I have now attempted to erect two marquees in a period of only 2 months. From none to two, it’s been a disturbing and character-building experience. I am genuinely curious – is it just me and all those around me who struggle so traumatically with this particular piece of engineering?
On marquee one, my poor boyfriend was faced with a ‘prove your manhood’ test with my whole family. The five of us spent a 3 hours in the pelting rain and wind, with a marquee that, it soon transpired, was missing half its pieces. Boyfriend passed with flying colours, but not before tearing his T shirt, landing in the mud and biting his tongue a dozen times as brother and father competed in the test for alpha-malehood.

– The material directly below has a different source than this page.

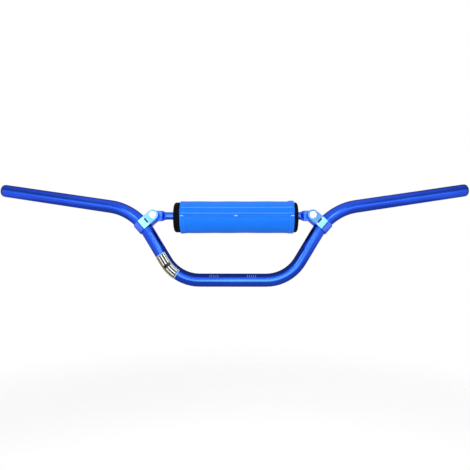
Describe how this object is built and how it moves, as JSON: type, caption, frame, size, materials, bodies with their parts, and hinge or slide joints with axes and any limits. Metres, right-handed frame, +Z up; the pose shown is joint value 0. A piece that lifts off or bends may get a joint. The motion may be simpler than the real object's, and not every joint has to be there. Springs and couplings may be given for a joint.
{
  "type": "motorcycle handlebar",
  "caption": "High-rise motorcycle handlebar of bent tube, with a clamped-on crossbar and a wrapped foam crossbar pad.",
  "frame": {"origin": "middle of the straight section that the risers clamp, on the tube's axis", "axes": "+X to the right along the bar's width as seen from the front, +Z up the rise, -Y to the front, the arms sweep back to +Y"},
  "size_m": [0.8404, 0.096, 0.1779],
  "materials": {
    "tube_blue": "gloss",
    "crossbar_blue": "gloss",
    "clamp_blue": "polished",
    "zinc_steel": "satin",
    "nylon": "satin",
    "plug_black": "satin",
    "foam_black": "matte",
    "cover_blue": "satin",
    "fastener_black": "matte",
    "decal_film": "gloss"
  },
  "bodies": {
    "root": {"handlebar_tube": "tube_blue", "crossbar": "crossbar_blue", "left_crossbar_clamp": "clamp_blue", "right_crossbar_clamp": "clamp_blue", "left_clamp_bolt": "zinc_steel", "right_clamp_bolt": "zinc_steel", "left_front_washer": "zinc_steel", "right_front_washer": "zinc_steel", "left_rear_washer": "zinc_steel", "right_rear_washer": "zinc_steel", "left_locknut": "zinc_steel", "right_locknut": "zinc_steel", "left_nut_insert": "nylon", "right_nut_insert": "nylon", "left_end_plug": "plug_black", "right_end_plug": "plug_black", "pad_foam": "foam_black", "pad_cover": "cover_blue", "cover_hook_strip": "fastener_black", "cover_loop_strip": "fastener_black", "bend_decal": "decal_film"}
  },
  "joints": []
}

Marquee two was constructed last weekend. This time it was me and my flatmates – three 20-something males, and the phrase ‘too many chiefs’ kept popping into my head… We put it up and pulled it down 3 heart-wrenching times before unravelling the complex (and hopelessly inept) number and colour-coding system.
To all those wannabe party hosts, a heartfelt warning to consider very, very carefully before deciding a little marquee would make a nice addition to the backyard party… Marquee construction requires the engineering of a Boeing designer, the patience of a saint and the diplomatic skills of a UN secretary general. If I were you, I’d escape the whole process and offer to make some tea at the end.